そして“シンガポールの料理”という意味で、“シンガポール料理”というジャンルもタイ料理やベトナム料理などと同様に、今では我が国ではアジアのエスニック料理の一つのジャンルとしてどうやら定着しつつある様です。
 長女が渡米したので上京する機会が減ってしまいましたが、今回地元松本で食べた「ロイホ」のシンガポールフード。
我々のオーダーは、二人共やっぱり海南鶏飯(チキンライス)セット(税抜き2680円で、チキンスープと海老のサテー付き)にしました。

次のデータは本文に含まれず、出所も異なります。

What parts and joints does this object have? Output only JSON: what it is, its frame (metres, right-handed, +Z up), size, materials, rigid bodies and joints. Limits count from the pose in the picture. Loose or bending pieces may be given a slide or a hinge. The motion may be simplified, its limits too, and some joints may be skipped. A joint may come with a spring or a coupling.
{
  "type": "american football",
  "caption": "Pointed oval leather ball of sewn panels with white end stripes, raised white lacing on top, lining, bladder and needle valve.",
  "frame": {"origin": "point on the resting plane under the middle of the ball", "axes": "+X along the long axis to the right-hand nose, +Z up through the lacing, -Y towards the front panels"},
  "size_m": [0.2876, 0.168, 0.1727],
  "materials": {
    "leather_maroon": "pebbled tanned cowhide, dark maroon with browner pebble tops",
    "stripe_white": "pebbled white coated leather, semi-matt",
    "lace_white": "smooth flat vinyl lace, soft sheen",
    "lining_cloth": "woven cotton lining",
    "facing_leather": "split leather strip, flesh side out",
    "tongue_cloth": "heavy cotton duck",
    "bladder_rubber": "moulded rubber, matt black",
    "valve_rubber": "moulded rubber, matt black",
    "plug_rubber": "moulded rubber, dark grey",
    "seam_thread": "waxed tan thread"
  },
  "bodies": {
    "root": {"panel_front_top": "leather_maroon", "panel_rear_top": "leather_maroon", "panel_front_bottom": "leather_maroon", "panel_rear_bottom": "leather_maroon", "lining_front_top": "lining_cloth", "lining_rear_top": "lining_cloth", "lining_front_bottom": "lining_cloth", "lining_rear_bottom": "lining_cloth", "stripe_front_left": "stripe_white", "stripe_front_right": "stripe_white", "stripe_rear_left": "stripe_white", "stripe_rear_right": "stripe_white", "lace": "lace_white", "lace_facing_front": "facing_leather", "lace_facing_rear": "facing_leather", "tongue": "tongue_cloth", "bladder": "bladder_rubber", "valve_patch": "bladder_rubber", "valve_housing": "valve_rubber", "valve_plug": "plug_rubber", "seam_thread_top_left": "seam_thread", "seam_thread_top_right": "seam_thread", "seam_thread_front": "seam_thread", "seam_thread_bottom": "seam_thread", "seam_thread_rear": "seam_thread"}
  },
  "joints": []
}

家内はパロアルトでの思い出の懐かしいケールサラダを追加、そして私メは松本で飲めるのは望外のタイガービールもオーダー(シンガポールのモルト100%ビールです。他には同じ会社のラガービールのアンカービールが現地での定番でした)。
さて、肝心の海南鶏飯(チキンライス)は、チキンが柔らかで十二分に合格点でした。ただ、付け合わせのソースが、チリソースが小皿ではなくチキンの横に少し添えられていただけで、小皿の生姜ソースはまだ良いとして、ダークソイソースはただ“焦げ臭い”だけで、現地のそれとは全くの別物。またチキンを生姜などで煮た煮汁でのチキンスープは、塩味が勝ち過ぎ。そして何よりいただかなかったのは、タイ米です。残念ながらセントラルキッチン方式での調理済みの冷凍品なのか、香りも無くパサパサで、これでは本来のタイ米の美味しさが伝わりません。今では日本でも買えるジャスミン米などの本来のタイ米は味も香りもあって本当に美味しくて、ナシゴレンなどのヤキメシ類や東南アジア特有の“ぶっかけ飯”には、モチモチした日本米よりむしろタイ米の方が遥かに適しています。

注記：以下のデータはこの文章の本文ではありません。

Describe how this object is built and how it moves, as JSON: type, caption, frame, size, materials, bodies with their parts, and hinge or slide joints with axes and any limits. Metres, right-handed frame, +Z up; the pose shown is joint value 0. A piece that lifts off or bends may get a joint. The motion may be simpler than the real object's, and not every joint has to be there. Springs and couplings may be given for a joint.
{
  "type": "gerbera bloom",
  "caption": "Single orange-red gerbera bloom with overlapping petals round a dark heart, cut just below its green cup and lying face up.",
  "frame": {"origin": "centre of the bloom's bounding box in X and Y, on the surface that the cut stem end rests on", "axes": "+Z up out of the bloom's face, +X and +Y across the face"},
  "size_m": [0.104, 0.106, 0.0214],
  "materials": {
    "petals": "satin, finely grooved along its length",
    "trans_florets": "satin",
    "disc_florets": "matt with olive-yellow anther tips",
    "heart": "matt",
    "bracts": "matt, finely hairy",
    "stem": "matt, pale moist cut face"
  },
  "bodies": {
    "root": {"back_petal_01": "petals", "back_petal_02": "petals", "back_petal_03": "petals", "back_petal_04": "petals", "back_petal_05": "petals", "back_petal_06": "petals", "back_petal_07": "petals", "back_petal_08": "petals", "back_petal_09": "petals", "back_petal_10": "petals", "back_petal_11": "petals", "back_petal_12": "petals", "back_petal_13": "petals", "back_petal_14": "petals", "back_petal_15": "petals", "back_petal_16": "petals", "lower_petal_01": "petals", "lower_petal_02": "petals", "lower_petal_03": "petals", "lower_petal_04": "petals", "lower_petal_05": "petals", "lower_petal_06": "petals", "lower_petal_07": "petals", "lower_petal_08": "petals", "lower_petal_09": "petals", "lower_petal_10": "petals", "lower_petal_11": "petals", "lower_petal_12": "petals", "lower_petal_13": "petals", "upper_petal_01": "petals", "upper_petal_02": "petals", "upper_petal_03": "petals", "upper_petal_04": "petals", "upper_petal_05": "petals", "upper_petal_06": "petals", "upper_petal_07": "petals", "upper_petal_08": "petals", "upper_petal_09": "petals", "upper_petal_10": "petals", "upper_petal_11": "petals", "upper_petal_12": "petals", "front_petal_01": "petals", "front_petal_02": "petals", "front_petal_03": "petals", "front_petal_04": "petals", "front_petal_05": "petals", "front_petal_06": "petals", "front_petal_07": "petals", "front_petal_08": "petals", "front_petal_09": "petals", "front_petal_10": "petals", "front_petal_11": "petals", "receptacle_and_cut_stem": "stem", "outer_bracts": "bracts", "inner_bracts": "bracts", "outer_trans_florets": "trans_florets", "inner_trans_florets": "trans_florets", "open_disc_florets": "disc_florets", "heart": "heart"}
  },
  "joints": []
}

セットに添えられていたサテーは、現地でも食べたことが無かった海老が二本。
シンガポール駐在当時、国会議事堂や国立博物館、ビクトリアホールなどが立ち並んでいた官庁街のシティーホールの、広い芝生の広場にあったのが通称“サテークラブ”で、ここにはサテーを焼く屋台が立ち並んでいました。
本来のサテーはマレー風の焼き鳥で、ピーナッツソースを絡めて食べるのが定番。モスリムでは豚肉は御法度なので、チキン、ビーフ、マトンの串焼きで、中には(カレーパウダーをまぶして焼いた)カレー味もあった様に記憶しています。

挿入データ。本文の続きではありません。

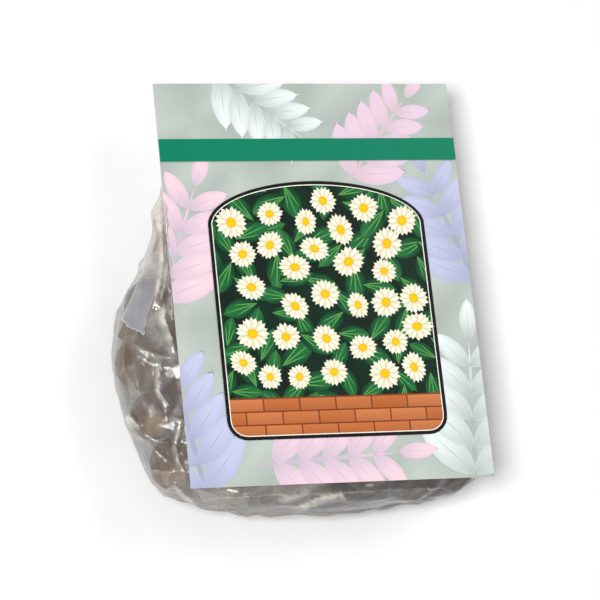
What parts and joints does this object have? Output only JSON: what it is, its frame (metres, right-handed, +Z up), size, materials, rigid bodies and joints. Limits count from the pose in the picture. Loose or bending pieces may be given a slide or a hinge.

サテーは日本の焼き鳥よりも小振りで、10本くらいをまとまってオーダーしていました。日本の焼き鳥に慣れた舌にはピーナッツソースは甘いので、時にはシンプルに塩味で食べたくなったものです。でも、慣れるとその独特の味と香ばしさがとても美味しくて、今でも懐かしく感じます。今の現地の状況は分かりませんが、少なくとも当時海老のサテーは一度も食べたことがありませんでした。
しかし今回初めてサテーで食べる海老は香ばしくて、海老そのものも甘くて美味しい!そしてピーナツソースも現地の味に近く、サテーも十分合格点でした。
 たとえ夏の間のたった二ヶ月間の季節限定だったとはいえ、東京ならともかく、この田舎の信州松本でも食べることが出来た“シンガポール料理”の海南鶏飯のチキンライス。
松本にも現地出身の方が調理されている美味しいタイ料理のレストランは幾つかあるので、“カオマンガイ”はここ松本でも食べることが出来ますが、同じ中国の海南島からの移民たちが伝えたとはいえ、その後の歴史経過や現地の食文化との融合の中で少しずつ異なった方向を歩んで来ているので使うソースなどが異なり、やはり海南鶏飯とは似て非なるモノ。そのシンガポールのチキンライスである海南鶏飯を松本で食べることが出来、しかもそれが十分現地の味、或いは東京で食べることが出来る味に近かったのは思い掛けない収穫でした。
シンガポール料理店が松本に出来るのは期待薄でしょうから、毎年ではないようですが、また数年後にロイホで“シンガポール料理フェア”が実施されるのを楽しみに待ちたいと思います。そして、出来れば、チャークイティヤオやホッケンミーなど、他のシンガポールのホーカーセンターでポピュラーなローカルフードもメニューに加わらんことを願って・・・。